Work to complete:
Repeat, exactly as written, every line from the one holding "Write the build123d" through the one holding "from math import". Leave out all other lines.

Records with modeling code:

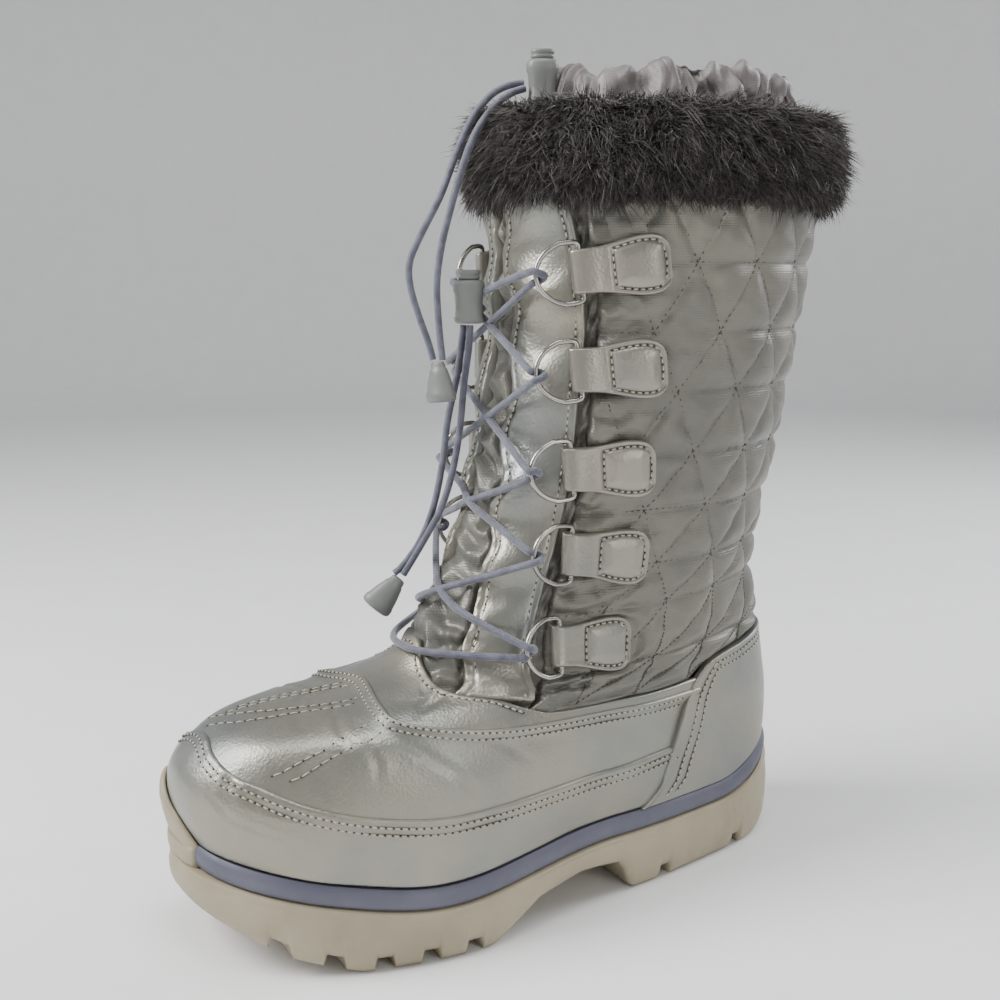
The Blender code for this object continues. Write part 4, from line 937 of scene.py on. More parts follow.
def build_foot():
    """Rand, vamp, saddle and heel counter, their seams, and the lining inside."""
    side = np.linspace(-124.0, 124.0, 300)
    rand_top = seam_ring(RAND_SEAM, side)
    ankle = seam_ring(ANKLE_SEAM, side)
    collar = seam_ring(COLLAR_SEAM, np.clip(side, -119.0, 119.0))
    leather_panel("rand_band", np.full_like(side, -0.02), rand_top, side, RAND_HEIGHT, 26, ("rand",), 0.0004,
                  toe_pucker)
    leather_panel("vamp_panel", rand_top - 0.18, ankle, side, VAMP_HEIGHT, 44, lift=vamp_swell)
    leather_panel("saddle_panel", ankle - 0.10, collar, side, SADDLE_HEIGHT, 22, ("ankle_saddle",))
    heel_counter()
    foot_seams(side)
    lining()


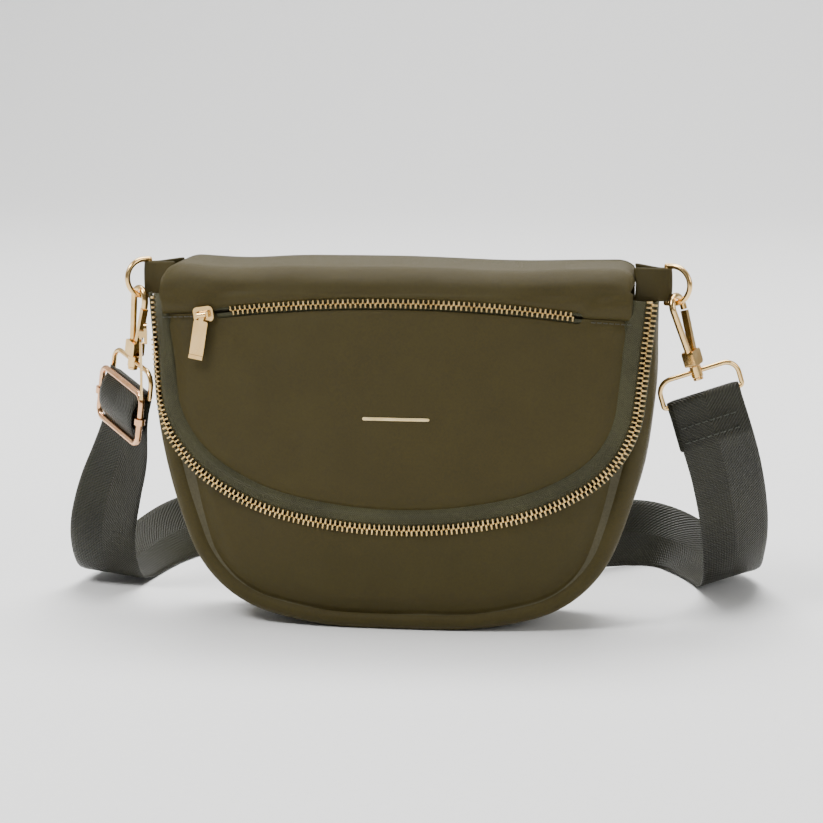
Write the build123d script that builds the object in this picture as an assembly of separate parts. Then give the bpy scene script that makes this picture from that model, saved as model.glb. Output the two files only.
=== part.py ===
from build123d import *
import os
from math import asin, atan2, cos, degrees, radians, sin, sqrt, tan

# Crossbody purse, in millimetres. +X is the wearer's right as seen from the front,
# +Y points to the back, +Z is up. The origin is the middle of the flat under the bag.

# ---- driving dimensions -------------------------------------------------------------
CLOTH = 1.6                # outer fabric with its backing
LINING_CLOTH = 0.6
SEAM_GAP = 0.4             # room between two layers that are not fastened face to face

BAG_TOP = 188.0            # top of the folded flap
RIM_TOP = 170.0            # top of the front panel and of the side gusset
BACK_TOP = 178.0           # top of the back panel, under the flap's fold
FOLD_LOW = 179.0           # lower edge of the flap's roof skirt, just over the back panel
FLAT_HALF = 20.0           # half of the flat under the bag
BODY_ARCS = ((190.0, 15.0), (62.0, 53.0), (260.0, 22.0))      # radius, turn in degrees

FLAP_FRONT = -36.0         # front face of the flap in the middle
BODY_FRONT = -29.4         # front face of the front panel in the middle
BODY_BACK = 29.6           # back face of the back panel in the middle
FRONT_BOW = 900.0          # plan radius of the flap's front face
BACK_BOW = 1400.0          # plan radius of the back face
PLAN_HALF = 140.0          # plan strips are cut wider than the bag
FLAP_LINING_FRONT = -31.4
ROOF_R = 12.0              # rounded front shoulder of the flap
FLAP_HALF = 127.0          # half of the flap's width at the top
FLAP_CORNER = 10.0         # its rounded top corners

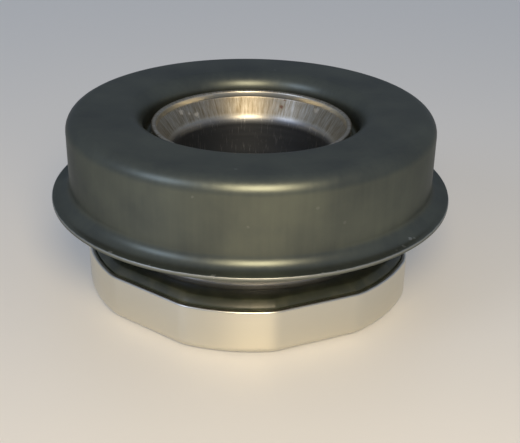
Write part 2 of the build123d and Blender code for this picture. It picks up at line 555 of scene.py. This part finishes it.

Exercise response:
Write the build123d script that builds the object in this picture as an assembly of separate parts. Then give the bpy scene script that makes this picture from that model, saved as model.glb. Output the two files only.
=== part.py ===
from build123d import *
import os
from math import asin, atan2, cos, degrees, radians, sin, sqrt, tan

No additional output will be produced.